DEVENS — Speaking before the Devens Enterprise Commission last Thursday, Devens Recycling Center Principal Kurt Macnamara informed the commission that opposition lodged by the Harvard and Ayer boards of selectmen against his company’s quest for Saturday hours had been satisfied.
Macnamara made the statements before garnering a 9-1 vote by the commission to revisit its August 5-2 vote against granting 7 a.m. to 1 p.m. hours of operation for his Independence Drive trash plant.
The concerns of Devens residential neighbors to the plant spilled into the two boards of selectmen, where issues over truck traffic, noise and odor were aired to the two boards. Each board of selectmen penned letters citing their concerns with the proposal to expand the hours of operation for the trash facility into weekend hours.
The Devens Recycling Center (DRC) originally proposed a six-month trial period for Saturday hours, but was urged to seek a straight-out granting of Saturday hours by Devens Enterprise Commission (DEC) staff.
The idea was nixed by the commissioners in August, but the commission agreed to hear the request anew with their vote of last Thursday. New notices to neighbors and a complete reapplication will be required before the matter appears again before the commission.
The Harvard and Ayer Boards of Selectmen individually lobbied against the approval of Saturday hours. However, on Oct. 5, each board voted to soften its stance following visits from Macnamara.
Neither board voted to endorse the center’s operation. But each agreed to neutralize earlier positions to the point of welcoming a rehearing for the Saturday hours.
However, Macnamara told the commission that, as far as the Ayer selectmen were concerned, the company “satisfied” the selectmen and “we have their support.” After meeting with Harvard selectmen last week, Macnamara said he “got them to turn their letter around.”
No selectmen were present from Ayer, but Harvard Selectman Ron Ricci refuted Macnamara’s characterization. Ricci said the Harvard selectmen’s August letter in opposition to Saturday hours stands.
“I think Mc Macnamara made a mistake in alluding to our support,” Ricci said. “In no way did the Harvard Board of Selectmen rescind the letter we sent… nor did we take a position supporting the applicant one way or another.”
Rather, Ricci said the Harvard selectmen agreed to pull back to the extent that the company be allowed to be heard again on the issues. But Ricci also promised, “the Harvard Board of Selectmen will have other requests” if the reconsideration is granted.
Not true, says Maxant
In Ayer the day after the commission’s reconsideration vote, Ayer Selectman Frank Maxant was angered to hear that Macnamara represented to the commission that he had Ayer’s “support” for Saturday hours.

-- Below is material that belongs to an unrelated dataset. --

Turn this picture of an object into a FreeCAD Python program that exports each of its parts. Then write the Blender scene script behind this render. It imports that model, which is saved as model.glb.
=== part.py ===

“As both Mr. Macnamara and Peter Lowitt of the DEC heard very clearly, unless they were suffering from narcolepsy, we emphatically did not endorse Saturday hours. We merely reduced our objections based on three criteria,” Maxant said.
Those three key criteria are odor, traffic and rodents. Maxant said just because the company presented information to Ayer selectmen on each point did not mean the selectmen are approving Saturday hours.
“It would definitely be a mischaracterization to say we were taking a position on Saturday hours,” said Maxant.
Macnamara did seek and receive a letter from the Ayer selectmen to present to the DEC later in the week.
Dated Oct. 6, the day after the Ayer selectmen met, the letter reads, the “Town of Ayer has no further questions or concerns regarding the Devens Recycling Center’s request for extended operating hours.”
While softer than Harvard’s stance, Maxant said the Ayer letter is not a letter of support for the company’s request. It’s a letter to neutralize the board’s concerns raised in a letter sent to the governor’s office and MassDevelopment dated Sept. 10.